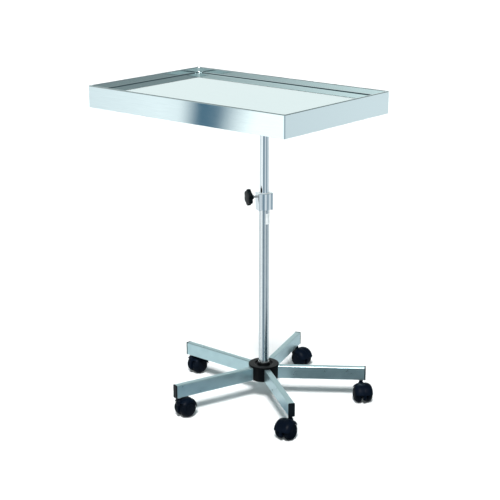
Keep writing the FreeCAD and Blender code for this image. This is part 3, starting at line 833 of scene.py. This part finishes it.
def fender_mesh(trail, height, outer):
    """The curved cover over both wheels: one domed section swept round the axle, with rounded ends."""
    crown = rounded([(0.0, outer - 0.0004), (0.0020, outer), (0.0110, outer), (0.0166, outer - 0.0019),
                     (0.0201, outer - 0.0050), (0.0218, outer - 0.0078)],
                    [0, 0.001, 0.005, 0.005, 0.003, 0], 6)
    under = rounded([(0.0, outer - 0.0038), (0.0010, outer - 0.0038), (0.0110, outer - 0.0038),
                     (0.0160, outer - 0.0051), (0.0190, outer - 0.0071), (0.0210, outer - 0.0084)],
                    [0, 0.0005, 0.004, 0.004, 0.002, 0], 6)
    outside = [Vector((-y, r)) for y, r in reversed(crown[1:])] + list(crown)
    inside = [Vector((-y, r)) for y, r in reversed(under[1:])] + list(under)
    middle = [(a + b) / 2 for a, b in zip(outside, inside)]
    rows = []
    tail, nose, steps = math.radians(8), math.radians(140), 40
    turns = [(tail + (nose - tail) * i / steps, 1.0) for i in range(steps + 1)]
    lip = math.radians(1.6)
    ends = [(0.25, 0.97), (0.6, 0.8), (0.85, 0.53), (1.0, 0.15)]
    turns = [(tail - lip * t + lip, k) for t, k in reversed(ends)] + turns[1:-1] + \
            [(nose + lip * t - lip, k) for t, k in ends]
    for angle, thick in turns:
        loop = [m + (o - m) * thick for o, m in zip(outside, middle)] + \
               [m + (i - m) * thick for i, m in reversed(list(zip(inside, middle)))]
        rows.append([(trail + r * math.cos(angle), y, height + r * math.sin(angle)) for y, r in loop])
    return skin("fender", rows)


def slab_mesh(name, outline_xz, half, edge):
    """A flat plate of that outline in XZ, half thick either side of Y = 0, with its edges eased."""
    middle = sum(outline_xz, Vector((0, 0))) / len(outline_xz)
    rows = []
    for y, inset in ((-half, edge), (-half + edge * 0.3, edge * 0.3), (-half + edge, 0), (half - edge, 0),
                     (half - edge * 0.3, edge * 0.3), (half, edge)):
        row = []
        for p in outline_xz:
            d = p - middle
            q = p - d.normalized() * inset
            row.append((q.x, y, q.y))
        rows.append(row)
    return skin(name, rows)


def hood_mesh(trail, height, outer, neck_top):
    """Fender, the web between the wheels, and the neck that turns on the stem."""
    r = outer - 0.001
    bottom = -0.0085
    start = math.asin(bottom / r)
    steps = 44
    web = [Vector((trail + r * math.cos(a), height + r * math.sin(a)))
           for a in [start + (math.pi - 2 * start) * k / steps for k in range(steps + 1)]]
    neck = rounded([(0.030, 0.0), (0.030, 0.0047), (0.0365, 0.0075), (0.0435, 0.0066), (0.0455, 0.0047),
                    (neck_top, 0.0046), (neck_top, 0.0)],
                   [0, 0.001, 0.003, 0.003, 0.0015, 0.0006, 0], 6)
    return joined("caster_hood", [fender_mesh(trail, height, outer), slab_mesh("web", web, 0.0036, 0.0009),
                                  lathe("neck", neck, segments=64)])


def wheel_mesh(name, origin, axis, inner, outer, radius):
    """A moulded wheel: flat tread, domed face with a cap line, shallow dish and a small hub eye."""
    profile = rounded(
        [(outer, 0.0), (outer, 0.0022), (outer - 0.0005, 0.0026), (outer - 0.0005, 0.0036),
         (outer - 0.0001, 0.0041), (outer - 0.0008, radius - 0.0104), (outer - 0.0016, radius - 0.0101),
         (outer - 0.0016, radius - 0.0092), (outer - 0.0010, radius - 0.0088),
         (outer - 0.0021, radius - 0.0060), (outer - 0.0056, radius - 0.0024),
         (outer - 0.0110, radius), (inner + 0.0030, radius),
         (inner, radius - 0.0026), (inner, 0.0)],
        [0, 0.0003, 0.0002, 0.0002, 0.001, 0.0003, 0.0002, 0.0002, 0.0003, 0.003, 0.005, 0.004, 0.002,
         0.002, 0], 5)
    return lathe(name, profile, origin, axis, 120)


def make_casters():
    """One cover mesh placed at every caster, and two turned wheels in each."""
    _, trail, height = caster_place(1)
    hood = hood_mesh(trail, height, HOOD_REACH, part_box("caster_1_hood")[1].z)
    for i in ARMS:
        finish_piece(placed(hood, caster_place(i)[0]), "caster_%d_cover" % i, "caster_%d_hood" % i)
        for side in ("left", "right"):
            spin = joint("caster_%d_%s_spin" % (i, side))
            node = "caster_%d_wheel_%s" % (i, side)
            axis, centre = Vector(spin["axis"]), Vector(spin["pos_m"])
            low, high, radius = reach(node, centre, axis)
            if high < -low:
                axis, low, high = -axis, -high, -low
            wheel = wheel_mesh(node + "_turned", centre, axis, low, high, radius - 0.00001)
            finish_piece(wheel, node + "_turned", node)


make_tray()
make_under_tray()
make_mast()
make_knob()
make_hub()
make_casters()

# ---------------------------------------------------------------- studio

def make_plane(name, corners, material):
    mesh = bpy.data.meshes.new(name)
    mesh.from_pydata([tuple(c) for c in corners], [], [tuple(range(len(corners)))])
    mesh.materials.append(material)
    plane = bpy.data.objects.new(name, mesh)
    bpy.context.scene.collection.objects.link(plane)
    plane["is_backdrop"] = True
    return plane


def show_in_polish_only(item):
    """Keeps it out of sight of the camera and of matt surfaces, and out of the shadows."""
    item.visible_camera = False
    item.visible_diffuse = False
    item.visible_shadow = False


# The camera stands in front of the tray's long side, turned towards its short side.
CAMERA_TURN = math.radians(39.72)
CAMERA_BACK, CAMERA_ASIDE, CAMERA_HEIGHT = 3.003, -0.034, 1.2745
CAMERA_TILT = math.radians(16.57)
CAMERA_SENSOR, CAMERA_LENS = 36.0, 93.49


def turned_about_mast(right, away, up):
    """A point given as seen by the camera: to the right of the mast, away from the camera, and up."""
    c, s = math.cos(CAMERA_TURN), math.sin(CAMERA_TURN)
    return MAST + Vector((right * c - away * s, right * s + away * c, up))


def make_floor():
    """White floor, greyer in the light it throws back than as it is seen, like a lit paper sweep."""
    material, tree, shader = new_material("white studio floor", Roughness=0.9, Specular_IOR_Level=0.1)
    where = add(tree, "ShaderNodeTexCoord").outputs["Object"]
    cloud = add(tree, "ShaderNodeTexNoise", {"Vector": where, "Scale": 1.5})
    seen = mix_colour(tree, cloud.outputs["Fac"], (0.93, 0.94, 0.94, 1), (0.95, 0.96, 0.96, 1))
    direct = add(tree, "ShaderNodeLightPath").outputs["Is Camera Ray"]
    link(tree, mix_colour(tree, direct, (0.5, 0.53, 0.53, 1), seen), shader.inputs["Base Color"])
    half = 40.0
    make_plane("floor", [(-half, -half, 0), (half, -half, 0), (half, half, 0), (-half, half, 0)], material)


# What stands round the studio, told by the tone that shows in polished metal: degrees to the right of the
# camera as the cart sees it, and how bright.
SURROUNDINGS = [(-180, 0.75), (-120, 0.85), (-88, 0.88), (-82, 1.05), (-81.1, 0.9), (-80.7, 0.02),
                (-79.2, 0.02), (-78.0, 0.25), (-76.8, 1.3), (-60, 1.25), (-48, 1.1), (-38, 0.62),
                (-26, 0.26), (-2, 0.12), (8, 0.45), (22, 0.85), (34, 0.60), (50, 0.30), (68, 0.24),
                (84, 0.60), (105, 0.80), (140, 0.70), (180, 0.75)]
BRIGHTEST = 1.3


def make_surroundings():
    """A wide ring just over the floor that only polished surfaces pick up, with a tone for each direction."""
    material, tree, shader = new_material("studio surroundings", Base_Color=(0, 0, 0, 1), Roughness=1.0,
                                          Specular_IOR_Level=0.0, Emission_Strength=BRIGHTEST)
    where = add(tree, "ShaderNodeTexCoord").outputs["Object"]
    apart = add(tree, "ShaderNodeSeparateXYZ", {"Vector": where})
    x = math_node(tree, "SUBTRACT", apart.outputs[0], MAST.x)
    y = math_node(tree, "SUBTRACT", apart.outputs[1], MAST.y)
    sums = []
    for direction in ((1, 0, 0), (0, -1, 0)):
        way = turned_about_mast(*direction) - MAST
        sums.append(math_node(tree, "MULTIPLY_ADD", x, way.x, math_node(tree, "MULTIPLY", y, way.y)))
    turn = math_node(tree, "MULTIPLY_ADD", math_node(tree, "ARCTAN2", *sums), 0.5 / math.pi, 0.5)
    curve = add(tree, "ShaderNodeFloatCurve", {"Value": turn})
    line = curve.mapping.curves[0]
    while len(line.points) > 2:
        line.points.remove(line.points[1])
    for i, (degrees, tone) in enumerate(SURROUNDINGS):
        place, tone = (degrees + 180) / 360, tone / BRIGHTEST
        if i in (0, len(SURROUNDINGS) - 1):
            line.points[0 if i == 0 else -1].location = (place, tone)
        else:
            line.points.new(place, tone)
    for point in line.points:
        point.handle_type = "VECTOR"
    curve.mapping.update()
    tint = mix_colour(tree, curve.outputs[0], (0.02, 0.09, 0.15, 1), (0.97, 1.0, 1.0, 1))
    link(tree, tint, shader.inputs["Emission Color"])
    points, faces, count = [], [], 96
    for radius in (0.05, 9.0):
        for k in range(count):
            a = 2 * math.pi * k / count
            points.append(MAST + Vector((math.cos(a), math.sin(a), 0)) * radius + Vector((0, 0, 0.003)))
    for k in range(count):
        n = (k + 1) % count
        faces.append((k, n, count + n, count + k))
    ring = bpy.data.objects.new("surroundings", mesh_from("surroundings", points, faces))
    ring.data.materials.append(material)
    bpy.context.scene.collection.objects.link(ring)
    ring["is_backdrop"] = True
    show_in_polish_only(ring)


def make_dark_card():
    """A dark card lying just over the floor, in front of the mast and to its right."""
    dark, _, _ = new_material("dark card", Base_Color=(0, 0, 0, 1), Roughness=1.0, Specular_IOR_Level=0.0,
                              Emission_Color=(0.03, 0.06, 0.08, 1), Emission_Strength=1.0)
    near, far, left, right = -0.06, -0.42, 0.05, 0.6
    corners = [turned_about_mast(*p, 0.004) for p in ((left, near), (left, far), (right, far), (right, near))]
    show_in_polish_only(make_plane("dark_card", corners, dark))


def studio_world():
    """Pale walls round the horizon, dimmer to both sides, under a dim ceiling."""
    world = bpy.data.worlds.new("studio")
    bpy.context.scene.world = world
    world.use_nodes = True
    tree = world.node_tree
    back = tree.nodes["Background"]
    where = add(tree, "ShaderNodeTexCoord").outputs["Generated"]

    def towards(right, away):
        way = tuple(turned_about_mast(right, away, 0) - MAST)
        return add(tree, "ShaderNodeVectorMath", {0: where, 1: way}, operation="DOT_PRODUCT").outputs["Value"]

    left = span(tree, towards(1, 0), -0.985, -0.945, 0.3, 0.95)
    right_side = span(tree, towards(1, 0), 0.45, 0.95, 1.0, 0.3)
    near = span(tree, towards(0, -1), 0.7, 0.95, 1.0, 0.5)
    up = add(tree, "ShaderNodeSeparateXYZ", {"Vector": where}).outputs[2]
    walls = math_node(tree, "MULTIPLY", math_node(tree, "MULTIPLY", left, right_side), near)
    tone = math_node(tree, "MULTIPLY", walls, span(tree, up, 0.38, 0.6, 1.0, 0.08))
    link(tree, mix_colour(tree, tone, (0, 0.02, 0.03, 1), (0.93, 1.0, 0.99, 1)), back.inputs["Color"])
    back.inputs["Strength"].default_value = 1.0


def make_camera():
    data = bpy.data.cameras.new("camera")
    data.sensor_width = CAMERA_SENSOR
    data.lens = CAMERA_LENS
    data.clip_start, data.clip_end = 0.05, 60.0
    camera = bpy.data.objects.new("camera", data)
    camera.location = turned_about_mast(CAMERA_ASIDE, -CAMERA_BACK, CAMERA_HEIGHT)
    camera.rotation_euler = (math.pi / 2 - CAMERA_TILT, 0, CAMERA_TURN)
    bpy.context.scene.collection.objects.link(camera)
    bpy.context.scene.camera = camera


def make_key_light():
    """One soft light from above the camera. Only the parts below the tray shade the floor."""
    data = bpy.data.lights.new("key softbox", "SUN")
    data.energy = 4.1
    data.angle = math.radians(14)
    travel = turned_about_mast(0.05, 0.62, -0.78) - MAST
    key = bpy.data.objects.new("key softbox", data)
    key.rotation_euler = travel.to_track_quat("-Z", "Y").to_euler()
    bpy.context.scene.collection.objects.link(key)
    low_parts = bpy.data.collections.new("parts that shade the floor")
    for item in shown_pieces():
        if "tray" not in body_of(item):
            low_parts.objects.link(item)
    key.light_linking.blocker_collection = low_parts


make_floor()
make_surroundings()
make_dark_card()
studio_world()
make_camera()
make_key_light()
bpy.context.scene.view_settings.view_transform = "Standard"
☆ ☆ ☆ ☆ ☆
Instructions to follow: Copy out only the lines running from the beginning of the data to the line with "return skin(name, rows)", both ends included.

The completed task:
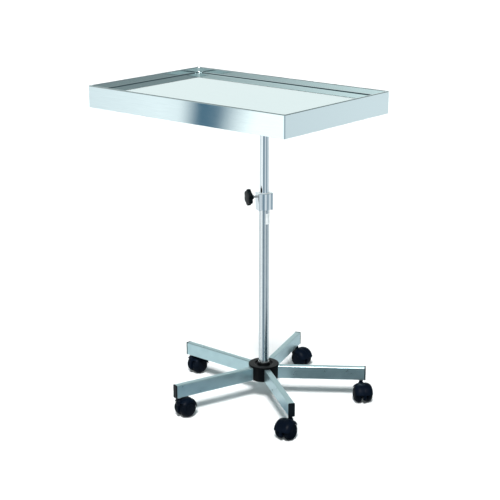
Keep writing the FreeCAD and Blender code for this image. This is part 3, starting at line 833 of scene.py. This part finishes it.
def fender_mesh(trail, height, outer):
    """The curved cover over both wheels: one domed section swept round the axle, with rounded ends."""
    crown = rounded([(0.0, outer - 0.0004), (0.0020, outer), (0.0110, outer), (0.0166, outer - 0.0019),
                     (0.0201, outer - 0.0050), (0.0218, outer - 0.0078)],
                    [0, 0.001, 0.005, 0.005, 0.003, 0], 6)
    under = rounded([(0.0, outer - 0.0038), (0.0010, outer - 0.0038), (0.0110, outer - 0.0038),
                     (0.0160, outer - 0.0051), (0.0190, outer - 0.0071), (0.0210, outer - 0.0084)],
                    [0, 0.0005, 0.004, 0.004, 0.002, 0], 6)
    outside = [Vector((-y, r)) for y, r in reversed(crown[1:])] + list(crown)
    inside = [Vector((-y, r)) for y, r in reversed(under[1:])] + list(under)
    middle = [(a + b) / 2 for a, b in zip(outside, inside)]
    rows = []
    tail, nose, steps = math.radians(8), math.radians(140), 40
    turns = [(tail + (nose - tail) * i / steps, 1.0) for i in range(steps + 1)]
    lip = math.radians(1.6)
    ends = [(0.25, 0.97), (0.6, 0.8), (0.85, 0.53), (1.0, 0.15)]
    turns = [(tail - lip * t + lip, k) for t, k in reversed(ends)] + turns[1:-1] + \
            [(nose + lip * t - lip, k) for t, k in ends]
    for angle, thick in turns:
        loop = [m + (o - m) * thick for o, m in zip(outside, middle)] + \
               [m + (i - m) * thick for i, m in reversed(list(zip(inside, middle)))]
        rows.append([(trail + r * math.cos(angle), y, height + r * math.sin(angle)) for y, r in loop])
    return skin("fender", rows)


def slab_mesh(name, outline_xz, half, edge):
    """A flat plate of that outline in XZ, half thick either side of Y = 0, with its edges eased."""
    middle = sum(outline_xz, Vector((0, 0))) / len(outline_xz)
    rows = []
    for y, inset in ((-half, edge), (-half + edge * 0.3, edge * 0.3), (-half + edge, 0), (half - edge, 0),
                     (half - edge * 0.3, edge * 0.3), (half, edge)):
        row = []
        for p in outline_xz:
            d = p - middle
            q = p - d.normalized() * inset
            row.append((q.x, y, q.y))
        rows.append(row)
    return skin(name, rows)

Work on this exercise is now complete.